Eu fiz polissonografia.
Eu quero anular o resultado. Eu quero VAR.
Não vale.
É um exame importante, mas como você vai reproduzir o estado natural do seu sono com vários fios presos no seu corpo?
Você não pode se mexer. É como se estivesse amarrado a um poste. São colocados um eletrodo na região frontal direita, um na região central direita, um na região occipital direita e três na mastoide esquerda.
Não existe chance de passar uma noite agradável e espontânea. Qualquer um vai roncar, vai ter apneia, vai suar frio.
Você será reprovado por antecipação. Se não sofre nenhum desvio, com aquela experiência traumática, apresentará anomalias.
Quando fiz o teste, fui obrigado a dormir às 20h. Nem na minha infância dormia tão cedo assim. O sono não vinha. O pesadelo da ansiedade é que surgia no seu lugar.
Ainda por cima, o laboratório me deixou numa sala que parecia um escritório, sem blecaute, com um computador barulhento ao lado da cama e o visor luminoso da tela tirando a minha atenção.
E a cama era dura como adormecer no chão. E funcionários entravam e saíam por duas portas, sempre me despertando com seus acessos repentinos e imprevisíveis. Ficava conjecturando: “qual porta será aberta? A do fundo ou a da frente?”.
Não adiantava dormir de pijama, melhor seria deitar de jeans e camisa. Afinal, não desfrutava de privacidade.
Se batia vontade de ir ao banheiro, precisava de uma operação de choque para não perder os pontos dos sensores. Tinha que chamar alguém, a partir de uma campainha, para me ajudar.
Eu olhava para o teto, apagava um pouco, acordava assustado. Realizei blocos de dormência de uma hora e meia. A impressão é que não descansei, vivi uma guerra.
E a sede? Não havia como molhar a garganta. Nunca uma madrugada demorou tanto para acabar. Oito horas contadas em minutos no relógio do celular.
Tentei contestar a avaliação — a pior possível —, mas as autoridades médicas alegaram que aquela situação de martírio e abandono selvagem não alterava os dados.
Recomendaram o uso de um aparelho, o CPAP, sigla em inglês para Pressão Positiva Contínua nas Vias Aéreas.
A sensação é que transformei meu quarto numa UTI, com um trambolho que monitora e produz o oxigênio, uma máscara nasal que veda as vias respiratórias e um tubo que liga o aparelho à máscara. É uma espécie de nebulização sofisticada.

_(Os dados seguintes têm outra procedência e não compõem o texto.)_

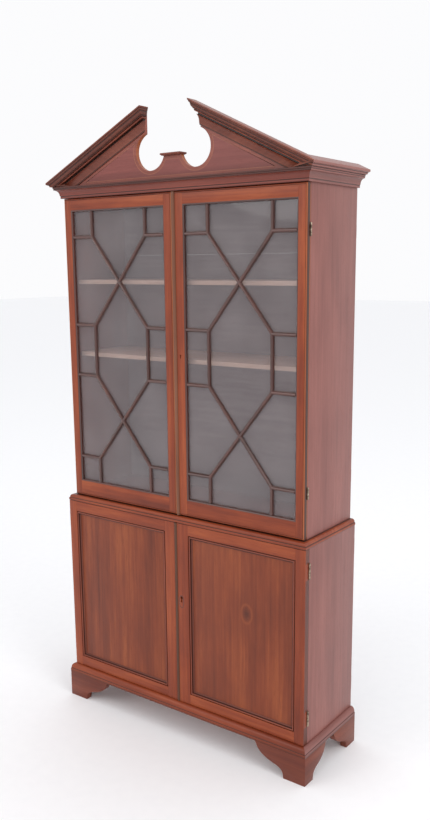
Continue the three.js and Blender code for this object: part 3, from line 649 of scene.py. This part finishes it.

Experimentei três máscaras em três meses. Nenhuma se adaptava ao meu rosto estranho, meu céu da boca estreito, minhas narinas refratárias.
Eu me transformei num elefante para dormir, arrastando uma tromba artificial para a direita e para a esquerda, não encontrando uma posição ideal.
Casal moderno é isso: um com CPAP, e outro com protetor para bruxismo.
Como namorar? Como beijar? Como estabelecer juras românticas? Como dormir de conchinha?
Ninguém pensa na sobrevivência do romance e do carinho?
Se eu ronco, não salvo o meu casamento. Se eu ponho os tentáculos, não salvo o meu casamento.
Ser (roncando) ou não ser (com CPAP), eis a questão.